>> Begin AVAILABLE DATA

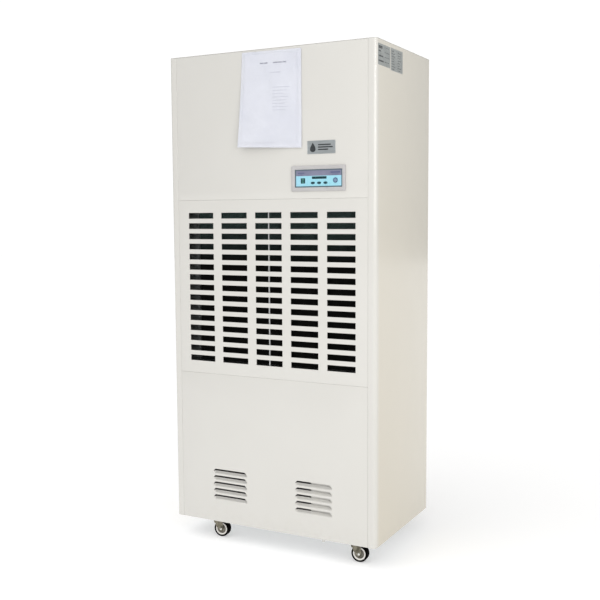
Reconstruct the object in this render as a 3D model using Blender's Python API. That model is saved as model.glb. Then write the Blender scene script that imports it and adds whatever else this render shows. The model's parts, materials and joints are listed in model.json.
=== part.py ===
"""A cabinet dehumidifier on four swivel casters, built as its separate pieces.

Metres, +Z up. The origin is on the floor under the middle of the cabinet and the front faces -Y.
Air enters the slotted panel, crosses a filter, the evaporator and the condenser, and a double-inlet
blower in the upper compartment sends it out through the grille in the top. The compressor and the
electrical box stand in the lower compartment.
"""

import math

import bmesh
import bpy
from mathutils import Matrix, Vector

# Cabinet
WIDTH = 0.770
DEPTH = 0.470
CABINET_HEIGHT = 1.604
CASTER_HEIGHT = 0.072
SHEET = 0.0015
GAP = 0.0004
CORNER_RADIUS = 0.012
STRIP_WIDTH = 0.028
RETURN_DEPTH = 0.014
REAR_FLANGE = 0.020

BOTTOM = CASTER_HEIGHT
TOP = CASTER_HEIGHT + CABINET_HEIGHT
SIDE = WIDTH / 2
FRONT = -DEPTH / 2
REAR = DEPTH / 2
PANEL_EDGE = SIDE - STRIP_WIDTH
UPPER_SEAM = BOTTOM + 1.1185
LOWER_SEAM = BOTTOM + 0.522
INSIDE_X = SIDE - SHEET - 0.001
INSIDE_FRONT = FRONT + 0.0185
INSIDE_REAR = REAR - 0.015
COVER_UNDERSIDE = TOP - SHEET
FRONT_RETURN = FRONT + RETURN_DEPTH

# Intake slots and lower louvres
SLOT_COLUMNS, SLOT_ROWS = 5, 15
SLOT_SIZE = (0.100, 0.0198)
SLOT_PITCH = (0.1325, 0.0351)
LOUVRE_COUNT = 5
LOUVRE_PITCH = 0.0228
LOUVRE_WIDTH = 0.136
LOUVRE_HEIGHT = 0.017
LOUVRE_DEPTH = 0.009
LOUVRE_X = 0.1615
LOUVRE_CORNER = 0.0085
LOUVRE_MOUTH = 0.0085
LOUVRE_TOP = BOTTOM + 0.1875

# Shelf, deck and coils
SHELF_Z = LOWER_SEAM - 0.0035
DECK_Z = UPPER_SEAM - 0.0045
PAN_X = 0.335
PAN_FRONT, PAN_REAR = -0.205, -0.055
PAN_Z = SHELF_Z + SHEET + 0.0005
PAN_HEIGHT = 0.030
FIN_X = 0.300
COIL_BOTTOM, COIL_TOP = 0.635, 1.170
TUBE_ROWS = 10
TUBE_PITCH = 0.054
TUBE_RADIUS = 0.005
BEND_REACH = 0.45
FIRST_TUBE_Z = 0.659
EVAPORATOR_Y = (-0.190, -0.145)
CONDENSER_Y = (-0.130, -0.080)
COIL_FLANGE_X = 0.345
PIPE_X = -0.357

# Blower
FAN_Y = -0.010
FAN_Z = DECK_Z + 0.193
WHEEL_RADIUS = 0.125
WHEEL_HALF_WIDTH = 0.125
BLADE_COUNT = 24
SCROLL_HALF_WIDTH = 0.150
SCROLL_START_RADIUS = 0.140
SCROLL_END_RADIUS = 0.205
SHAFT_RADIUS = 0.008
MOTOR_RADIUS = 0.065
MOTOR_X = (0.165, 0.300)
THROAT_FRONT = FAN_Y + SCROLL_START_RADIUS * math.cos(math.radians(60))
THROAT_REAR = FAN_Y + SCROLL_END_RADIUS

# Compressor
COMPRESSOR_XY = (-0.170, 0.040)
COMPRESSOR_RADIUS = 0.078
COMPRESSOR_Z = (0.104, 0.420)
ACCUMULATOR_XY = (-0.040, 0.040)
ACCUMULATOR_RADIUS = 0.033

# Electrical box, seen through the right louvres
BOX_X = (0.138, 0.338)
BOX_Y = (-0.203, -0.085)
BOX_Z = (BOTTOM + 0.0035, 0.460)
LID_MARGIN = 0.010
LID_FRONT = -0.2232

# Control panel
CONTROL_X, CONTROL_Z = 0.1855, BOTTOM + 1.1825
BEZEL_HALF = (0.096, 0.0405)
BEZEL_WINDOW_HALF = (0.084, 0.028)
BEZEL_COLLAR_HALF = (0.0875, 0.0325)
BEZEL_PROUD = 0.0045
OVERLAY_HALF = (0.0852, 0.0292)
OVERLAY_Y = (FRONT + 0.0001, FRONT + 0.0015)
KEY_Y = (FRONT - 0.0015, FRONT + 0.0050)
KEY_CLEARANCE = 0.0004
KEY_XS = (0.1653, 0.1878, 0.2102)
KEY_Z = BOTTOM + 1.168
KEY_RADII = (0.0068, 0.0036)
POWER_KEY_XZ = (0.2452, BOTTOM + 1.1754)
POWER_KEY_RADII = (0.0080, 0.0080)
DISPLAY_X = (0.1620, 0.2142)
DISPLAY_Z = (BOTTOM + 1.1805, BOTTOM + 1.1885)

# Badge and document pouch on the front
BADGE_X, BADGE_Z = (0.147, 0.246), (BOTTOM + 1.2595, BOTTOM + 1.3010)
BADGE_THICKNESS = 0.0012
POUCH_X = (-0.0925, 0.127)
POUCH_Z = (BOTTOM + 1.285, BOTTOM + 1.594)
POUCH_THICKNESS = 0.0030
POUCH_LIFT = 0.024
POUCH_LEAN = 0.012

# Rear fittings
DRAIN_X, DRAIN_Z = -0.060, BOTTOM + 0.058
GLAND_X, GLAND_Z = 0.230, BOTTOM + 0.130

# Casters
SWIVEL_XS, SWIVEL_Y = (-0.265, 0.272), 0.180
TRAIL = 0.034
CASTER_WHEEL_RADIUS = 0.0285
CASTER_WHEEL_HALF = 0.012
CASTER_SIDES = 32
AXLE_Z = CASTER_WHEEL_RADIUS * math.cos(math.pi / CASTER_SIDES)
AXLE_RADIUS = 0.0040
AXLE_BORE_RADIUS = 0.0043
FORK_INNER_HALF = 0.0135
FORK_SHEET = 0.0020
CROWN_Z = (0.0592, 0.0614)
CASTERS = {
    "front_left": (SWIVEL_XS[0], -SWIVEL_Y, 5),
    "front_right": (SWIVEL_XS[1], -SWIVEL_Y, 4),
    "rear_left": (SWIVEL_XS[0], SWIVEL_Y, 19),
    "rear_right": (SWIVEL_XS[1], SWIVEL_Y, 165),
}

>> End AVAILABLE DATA
>> Begin AVAILABLE DATA

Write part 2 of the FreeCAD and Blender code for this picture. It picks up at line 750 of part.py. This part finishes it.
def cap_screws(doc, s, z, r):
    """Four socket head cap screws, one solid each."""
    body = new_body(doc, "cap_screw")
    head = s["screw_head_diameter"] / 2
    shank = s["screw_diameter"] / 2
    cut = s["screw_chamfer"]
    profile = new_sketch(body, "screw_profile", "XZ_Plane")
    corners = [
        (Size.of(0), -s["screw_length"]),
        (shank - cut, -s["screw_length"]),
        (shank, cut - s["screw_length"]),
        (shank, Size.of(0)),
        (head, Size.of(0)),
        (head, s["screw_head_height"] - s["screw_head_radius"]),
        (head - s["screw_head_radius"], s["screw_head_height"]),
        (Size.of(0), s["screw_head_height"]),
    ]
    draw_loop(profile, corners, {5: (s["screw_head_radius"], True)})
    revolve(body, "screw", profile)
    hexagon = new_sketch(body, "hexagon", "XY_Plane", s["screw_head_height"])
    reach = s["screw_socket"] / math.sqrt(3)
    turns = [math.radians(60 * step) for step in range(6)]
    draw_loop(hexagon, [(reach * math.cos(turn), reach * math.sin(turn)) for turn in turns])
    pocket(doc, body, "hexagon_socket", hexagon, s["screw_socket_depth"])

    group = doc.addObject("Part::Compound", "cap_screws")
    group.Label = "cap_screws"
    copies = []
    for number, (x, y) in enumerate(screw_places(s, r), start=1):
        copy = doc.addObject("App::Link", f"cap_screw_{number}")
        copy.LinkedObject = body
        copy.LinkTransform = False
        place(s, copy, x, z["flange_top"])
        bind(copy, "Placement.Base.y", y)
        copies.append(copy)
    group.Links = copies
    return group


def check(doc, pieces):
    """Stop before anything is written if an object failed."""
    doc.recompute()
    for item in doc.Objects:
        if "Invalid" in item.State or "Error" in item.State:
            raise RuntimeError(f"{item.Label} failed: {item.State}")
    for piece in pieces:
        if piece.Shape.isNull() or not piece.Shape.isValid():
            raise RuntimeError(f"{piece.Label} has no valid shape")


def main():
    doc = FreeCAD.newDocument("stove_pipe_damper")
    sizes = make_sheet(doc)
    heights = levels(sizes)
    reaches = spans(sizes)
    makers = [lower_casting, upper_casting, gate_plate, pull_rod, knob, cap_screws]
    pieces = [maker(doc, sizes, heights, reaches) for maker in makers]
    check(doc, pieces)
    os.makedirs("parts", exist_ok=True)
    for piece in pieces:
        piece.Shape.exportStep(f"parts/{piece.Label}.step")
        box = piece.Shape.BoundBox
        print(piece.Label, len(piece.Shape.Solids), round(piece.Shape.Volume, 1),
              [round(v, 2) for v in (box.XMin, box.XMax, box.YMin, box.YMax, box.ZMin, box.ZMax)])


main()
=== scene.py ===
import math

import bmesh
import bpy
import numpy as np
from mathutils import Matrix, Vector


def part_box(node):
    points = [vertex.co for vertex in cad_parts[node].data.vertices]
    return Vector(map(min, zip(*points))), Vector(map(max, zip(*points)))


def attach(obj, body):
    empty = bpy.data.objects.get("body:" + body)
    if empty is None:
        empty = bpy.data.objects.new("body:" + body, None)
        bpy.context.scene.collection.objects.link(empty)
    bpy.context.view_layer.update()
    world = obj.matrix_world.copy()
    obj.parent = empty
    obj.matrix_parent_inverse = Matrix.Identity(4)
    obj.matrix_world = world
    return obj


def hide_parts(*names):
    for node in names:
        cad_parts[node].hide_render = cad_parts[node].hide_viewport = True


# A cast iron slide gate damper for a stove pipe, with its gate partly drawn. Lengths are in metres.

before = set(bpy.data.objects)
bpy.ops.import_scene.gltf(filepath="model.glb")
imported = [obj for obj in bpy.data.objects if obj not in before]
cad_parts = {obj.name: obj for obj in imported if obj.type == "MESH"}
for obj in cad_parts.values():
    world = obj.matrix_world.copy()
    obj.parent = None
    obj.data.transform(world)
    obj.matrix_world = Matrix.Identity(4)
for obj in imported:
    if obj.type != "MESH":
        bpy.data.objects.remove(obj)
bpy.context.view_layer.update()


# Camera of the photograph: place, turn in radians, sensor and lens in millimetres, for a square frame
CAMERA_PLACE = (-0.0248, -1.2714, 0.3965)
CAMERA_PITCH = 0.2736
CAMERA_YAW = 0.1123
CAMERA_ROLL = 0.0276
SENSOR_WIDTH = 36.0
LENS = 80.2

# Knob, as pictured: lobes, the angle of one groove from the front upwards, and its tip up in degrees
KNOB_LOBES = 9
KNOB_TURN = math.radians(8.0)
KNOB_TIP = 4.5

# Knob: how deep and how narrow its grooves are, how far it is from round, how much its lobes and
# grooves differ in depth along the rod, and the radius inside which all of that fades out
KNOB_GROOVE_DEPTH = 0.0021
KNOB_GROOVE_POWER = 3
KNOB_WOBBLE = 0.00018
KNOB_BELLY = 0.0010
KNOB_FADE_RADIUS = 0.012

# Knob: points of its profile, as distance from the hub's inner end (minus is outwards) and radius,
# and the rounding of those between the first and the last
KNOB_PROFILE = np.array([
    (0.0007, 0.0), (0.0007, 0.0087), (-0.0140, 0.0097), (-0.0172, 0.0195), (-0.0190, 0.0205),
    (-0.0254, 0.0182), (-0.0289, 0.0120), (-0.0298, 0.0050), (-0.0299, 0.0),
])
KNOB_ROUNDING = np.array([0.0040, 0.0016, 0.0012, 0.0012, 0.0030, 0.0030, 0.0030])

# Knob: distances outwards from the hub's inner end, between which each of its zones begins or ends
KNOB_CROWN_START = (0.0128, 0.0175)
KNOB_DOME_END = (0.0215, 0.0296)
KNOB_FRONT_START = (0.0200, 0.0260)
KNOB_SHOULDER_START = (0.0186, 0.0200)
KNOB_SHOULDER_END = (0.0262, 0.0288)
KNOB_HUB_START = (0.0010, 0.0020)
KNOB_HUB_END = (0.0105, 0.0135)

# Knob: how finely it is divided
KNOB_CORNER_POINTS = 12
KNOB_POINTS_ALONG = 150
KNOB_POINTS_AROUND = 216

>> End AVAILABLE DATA
>> Begin AVAILABLE DATA

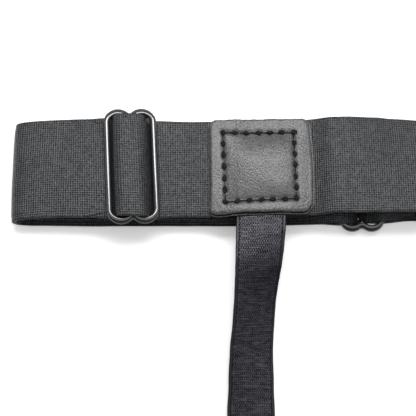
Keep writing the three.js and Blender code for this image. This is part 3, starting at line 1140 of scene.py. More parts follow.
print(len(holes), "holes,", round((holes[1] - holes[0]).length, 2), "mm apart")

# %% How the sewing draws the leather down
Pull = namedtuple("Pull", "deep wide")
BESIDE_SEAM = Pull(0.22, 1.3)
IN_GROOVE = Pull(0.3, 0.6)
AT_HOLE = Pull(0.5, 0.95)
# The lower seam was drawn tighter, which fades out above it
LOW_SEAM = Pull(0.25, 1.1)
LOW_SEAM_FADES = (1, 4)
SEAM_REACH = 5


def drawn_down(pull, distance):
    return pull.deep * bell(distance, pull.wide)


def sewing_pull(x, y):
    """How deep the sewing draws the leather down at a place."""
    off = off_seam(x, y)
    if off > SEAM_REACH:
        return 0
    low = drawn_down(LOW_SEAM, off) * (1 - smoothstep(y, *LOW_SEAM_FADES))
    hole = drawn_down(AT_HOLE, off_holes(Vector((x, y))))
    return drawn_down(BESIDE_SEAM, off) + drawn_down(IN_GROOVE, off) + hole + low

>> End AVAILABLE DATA

● **PROMPT**: Will you return exactly the lines above from the one with "box = piece.Shape.BoundBox" down to the one with "obj.parent = empty", counting both as part of the range?

● **TASK SOLUTION**:
        box = piece.Shape.BoundBox
        print(piece.Label, len(piece.Shape.Solids), round(piece.Shape.Volume, 1),
              [round(v, 2) for v in (box.XMin, box.XMax, box.YMin, box.YMax, box.ZMin, box.ZMax)])


main()
=== scene.py ===
import math

import bmesh
import bpy
import numpy as np
from mathutils import Matrix, Vector


def part_box(node):
    points = [vertex.co for vertex in cad_parts[node].data.vertices]
    return Vector(map(min, zip(*points))), Vector(map(max, zip(*points)))


def attach(obj, body):
    empty = bpy.data.objects.get("body:" + body)
    if empty is None:
        empty = bpy.data.objects.new("body:" + body, None)
        bpy.context.scene.collection.objects.link(empty)
    bpy.context.view_layer.update()
    world = obj.matrix_world.copy()
    obj.parent = empty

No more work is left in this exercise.